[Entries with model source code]
BEGIN
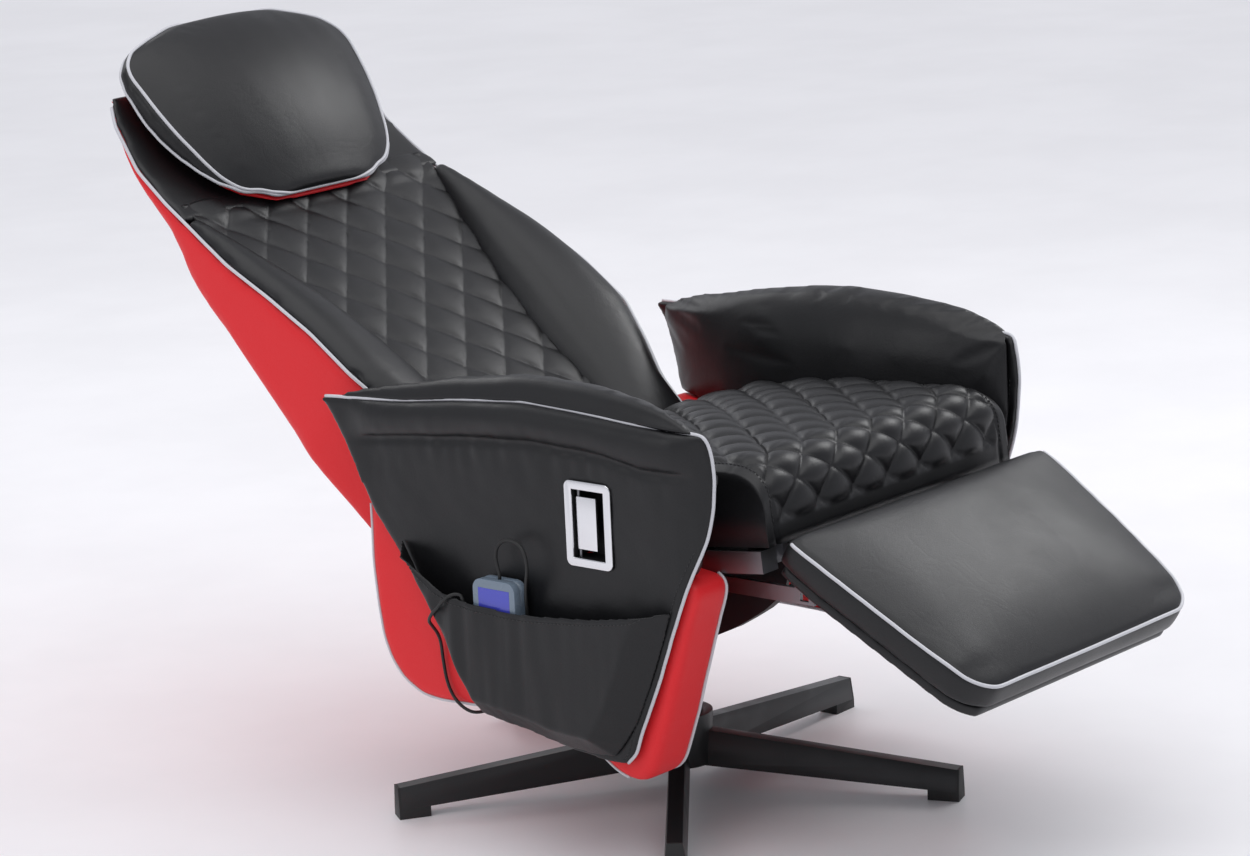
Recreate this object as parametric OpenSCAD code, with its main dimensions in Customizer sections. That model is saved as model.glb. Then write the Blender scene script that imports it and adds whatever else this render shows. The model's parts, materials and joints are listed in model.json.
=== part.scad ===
// Reclining massage armchair on a five-legged swivel base, shown reclined with its footrest raised.
// Lengths are millimetres. The chair faces -Y and +Z is up.
// Modules are drawn round the swivel axis, and the last step moves them so that the
// origin is the middle of the floor area that the chair covers.

/* [Base] */
// Number of legs
leg_count = 5; // [4:1:6]
// Swivel axis to the end of a leg
leg_reach = 348; // [300:1:400]
// How far the base is turned under the seat, degrees
leg_turn = 146.1; // [0:0.1:360]
// Width of a leg's underside
leg_w = 26; // [22:1:32]
// Width of a leg's top
leg_top_w = 18; // [12:1:22]
// Height of a leg at its end
leg_tip_h = 27; // [20:1:34]
// Height of a leg at the hub
leg_root_h = 45; // [38:1:52]
// Floor to the underside of a leg's end
leg_lift = 11; // [8:0.5:14]
// How far the leg rises from its end to the hub
leg_rise = 33; // [25:1:40]
// Thickness of the cap on a leg's end
leg_cap_t = 3; // [2:0.5:5]
// Length of the foot under a leg's end
leg_foot_len = 38; // [28:1:46]
// Thickness of the felt under a foot
felt_t = 2; // [1:0.5:4]
// Diameter of the hub
hub_d = 84; // [76:1:96]
// Height of the hub
hub_h = 62; // [50:1:70]
// Outside diameter of the column tube
column_d = 60; // [54:1:66]
// Wall of the column tube
column_wall = 5; // [3:0.5:6]
// Floor to the top of the column tube
column_top = 215; // [200:1:218]
// Wall of the bush in the column tube
bush_wall = 5; // [3:0.5:7]
// Length of the bush
bush_len = 90; // [60:1:110]
// Radial running clearance of a shaft
running_gap = 0.05; // [0.02:0.01:0.1]

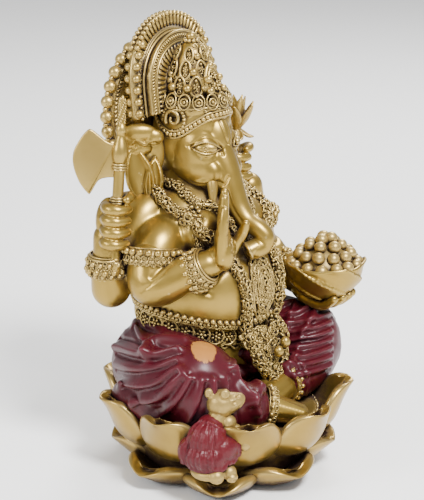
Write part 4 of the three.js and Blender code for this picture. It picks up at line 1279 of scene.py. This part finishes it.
tiers = [        # height, how many round, width, height of frame and size of the beads between
    (13.0, 9, 6.4, 9.6, 2.3), (20.6, 8, 5.6, 8.8, 2.1), (27.4, 6, 4.4, 7.0, 1.7)]
for row, (z, count, width, height, bead) in enumerate(tiers):
    for i in range(count):
        angle = fullTurn * (i + 0.5 * (row % 2)) / count - math.pi / 2
        pointedFrame(cap, angle, z, width, height, 0.62, "floret")
        spot, out = onCap(angle + math.pi / count, z - 1.0, bead * 0.55)
        stamp(cap, shapes["pearl"], facing(spot, out, size=bead))
        spot, out = onCap(angle + math.pi / count, z + 3.6, 0.6)
        stamp(cap, shapes["scroll"], facing(spot, out, size=1.5, roll=chance.uniform(0, 6)))
egg(cap, onSeat(0, 32.5, crownMake["base"] + 35.0), (2.4, 2.4, 2.4))
for i in range(9):
    angle = fullTurn * i / 9
    spot = onSeat(3 * math.cos(angle), 32.5 + 3 * math.sin(angle), crownMake["base"] + 33.4)
    stamp(cap, shapes["bead"], facing(spot, (0, 0, 1), size=1.1))
finishGold("crownCap", cap, "crown_cap")

# the tiara plate: one large pointed frame with smaller ones inside, over the forehead
tiara = bmesh.new()
tiaraMake = {"foot": (0, 16.8, 148.5), "top": (0, 22.5, 163), "width": 10.5}
foot, top = onSeat(*tiaraMake["foot"]), onSeat(*tiaraMake["top"])
up = (top - foot).normalized()
out = up.cross(Vector((1, 0, 0))).normalized() * -1
for share, wire in ((1.0, 0.95), (0.72, 0.6), (0.45, 0.6)):
    edge = []
    for t in wholeTurn(28):
        reach = 0.5 - 0.5 * math.cos(t)
        x = tiaraMake["width"] / 2 * share * math.sin(t) * (1 - 0.3 * reach ** 2)
        middleSpot = foot.lerp(top, 0.5) + up * ((reach - 0.5) * (top - foot).length * share * 1.1)
        edge.append(middleSpot + Vector((x, 0, 0)) + out * (-0.05 * x * x + 1.2))
    tube(tiara, edge, wire, sides=7, closed=True)
leaf(tiara, foot, top + up * 1.5, tiaraMake["width"] + 1, out, cup=-2.2, thick=2.0, bend=0.6)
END
Exercise brief —
Reproduce the records above exactly as they appear.

Full answer —
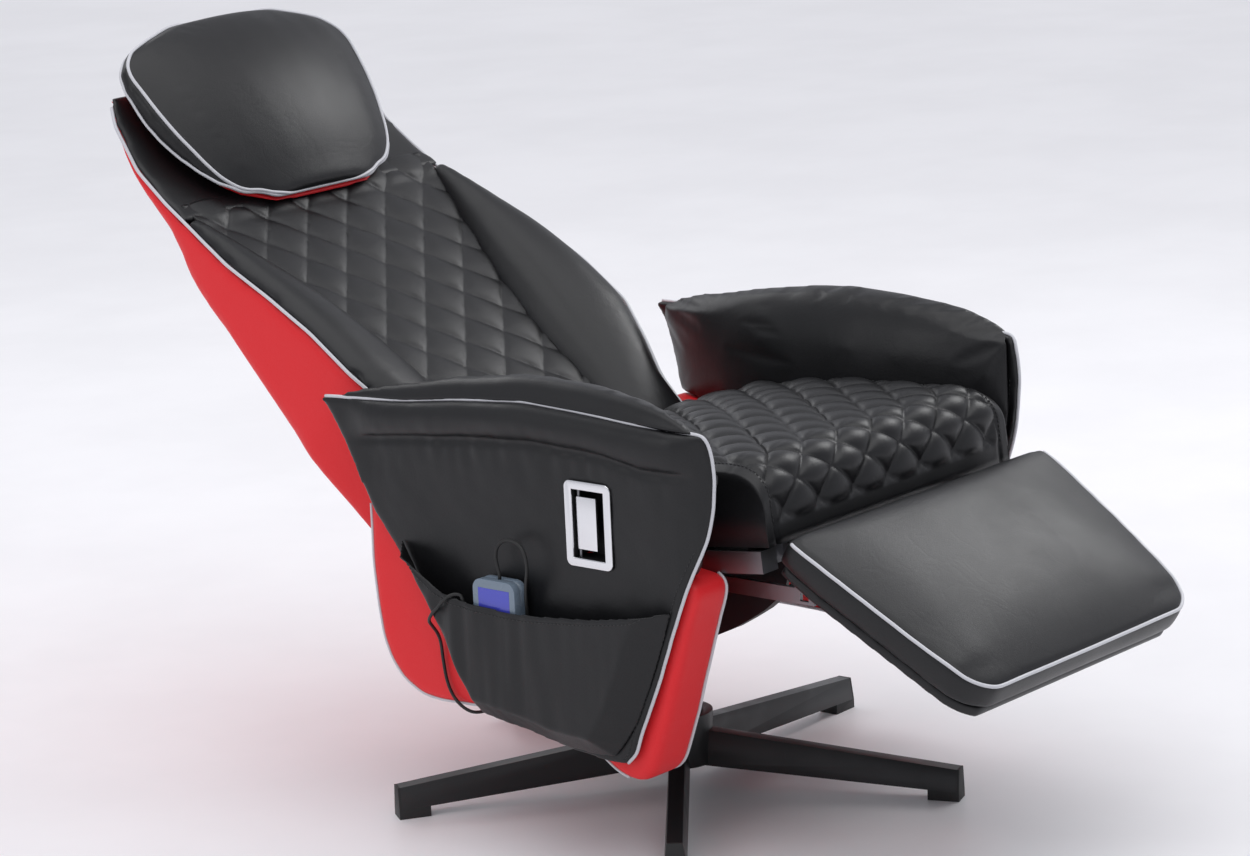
Recreate this object as parametric OpenSCAD code, with its main dimensions in Customizer sections. That model is saved as model.glb. Then write the Blender scene script that imports it and adds whatever else this render shows. The model's parts, materials and joints are listed in model.json.
=== part.scad ===
// Reclining massage armchair on a five-legged swivel base, shown reclined with its footrest raised.
// Lengths are millimetres. The chair faces -Y and +Z is up.
// Modules are drawn round the swivel axis, and the last step moves them so that the
// origin is the middle of the floor area that the chair covers.

/* [Base] */
// Number of legs
leg_count = 5; // [4:1:6]
// Swivel axis to the end of a leg
leg_reach = 348; // [300:1:400]
// How far the base is turned under the seat, degrees
leg_turn = 146.1; // [0:0.1:360]
// Width of a leg's underside
leg_w = 26; // [22:1:32]
// Width of a leg's top
leg_top_w = 18; // [12:1:22]
// Height of a leg at its end
leg_tip_h = 27; // [20:1:34]
// Height of a leg at the hub
leg_root_h = 45; // [38:1:52]
// Floor to the underside of a leg's end
leg_lift = 11; // [8:0.5:14]
// How far the leg rises from its end to the hub
leg_rise = 33; // [25:1:40]
// Thickness of the cap on a leg's end
leg_cap_t = 3; // [2:0.5:5]
// Length of the foot under a leg's end
leg_foot_len = 38; // [28:1:46]
// Thickness of the felt under a foot
felt_t = 2; // [1:0.5:4]
// Diameter of the hub
hub_d = 84; // [76:1:96]
// Height of the hub
hub_h = 62; // [50:1:70]
// Outside diameter of the column tube
column_d = 60; // [54:1:66]
// Wall of the column tube
column_wall = 5; // [3:0.5:6]
// Floor to the top of the column tube
column_top = 215; // [200:1:218]
// Wall of the bush in the column tube
bush_wall = 5; // [3:0.5:7]
// Length of the bush
bush_len = 90; // [60:1:110]
// Radial running clearance of a shaft
running_gap = 0.05; // [0.02:0.01:0.1]

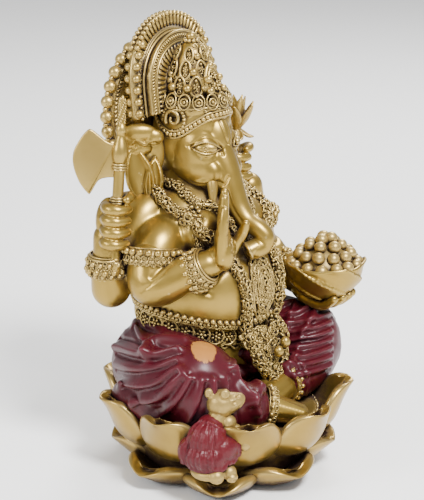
Write part 4 of the three.js and Blender code for this picture. It picks up at line 1279 of scene.py. This part finishes it.
tiers = [        # height, how many round, width, height of frame and size of the beads between
    (13.0, 9, 6.4, 9.6, 2.3), (20.6, 8, 5.6, 8.8, 2.1), (27.4, 6, 4.4, 7.0, 1.7)]
for row, (z, count, width, height, bead) in enumerate(tiers):
    for i in range(count):
        angle = fullTurn * (i + 0.5 * (row % 2)) / count - math.pi / 2
        pointedFrame(cap, angle, z, width, height, 0.62, "floret")
        spot, out = onCap(angle + math.pi / count, z - 1.0, bead * 0.55)
        stamp(cap, shapes["pearl"], facing(spot, out, size=bead))
        spot, out = onCap(angle + math.pi / count, z + 3.6, 0.6)
        stamp(cap, shapes["scroll"], facing(spot, out, size=1.5, roll=chance.uniform(0, 6)))
egg(cap, onSeat(0, 32.5, crownMake["base"] + 35.0), (2.4, 2.4, 2.4))
for i in range(9):
    angle = fullTurn * i / 9
    spot = onSeat(3 * math.cos(angle), 32.5 + 3 * math.sin(angle), crownMake["base"] + 33.4)
    stamp(cap, shapes["bead"], facing(spot, (0, 0, 1), size=1.1))
finishGold("crownCap", cap, "crown_cap")

# the tiara plate: one large pointed frame with smaller ones inside, over the forehead
tiara = bmesh.new()
tiaraMake = {"foot": (0, 16.8, 148.5), "top": (0, 22.5, 163), "width": 10.5}
foot, top = onSeat(*tiaraMake["foot"]), onSeat(*tiaraMake["top"])
up = (top - foot).normalized()
out = up.cross(Vector((1, 0, 0))).normalized() * -1
for share, wire in ((1.0, 0.95), (0.72, 0.6), (0.45, 0.6)):
    edge = []
    for t in wholeTurn(28):
        reach = 0.5 - 0.5 * math.cos(t)
        x = tiaraMake["width"] / 2 * share * math.sin(t) * (1 - 0.3 * reach ** 2)
        middleSpot = foot.lerp(top, 0.5) + up * ((reach - 0.5) * (top - foot).length * share * 1.1)
        edge.append(middleSpot + Vector((x, 0, 0)) + out * (-0.05 * x * x + 1.2))
    tube(tiara, edge, wire, sides=7, closed=True)
leaf(tiara, foot, top + up * 1.5, tiaraMake["width"] + 1, out, cup=-2.2, thick=2.0, bend=0.6)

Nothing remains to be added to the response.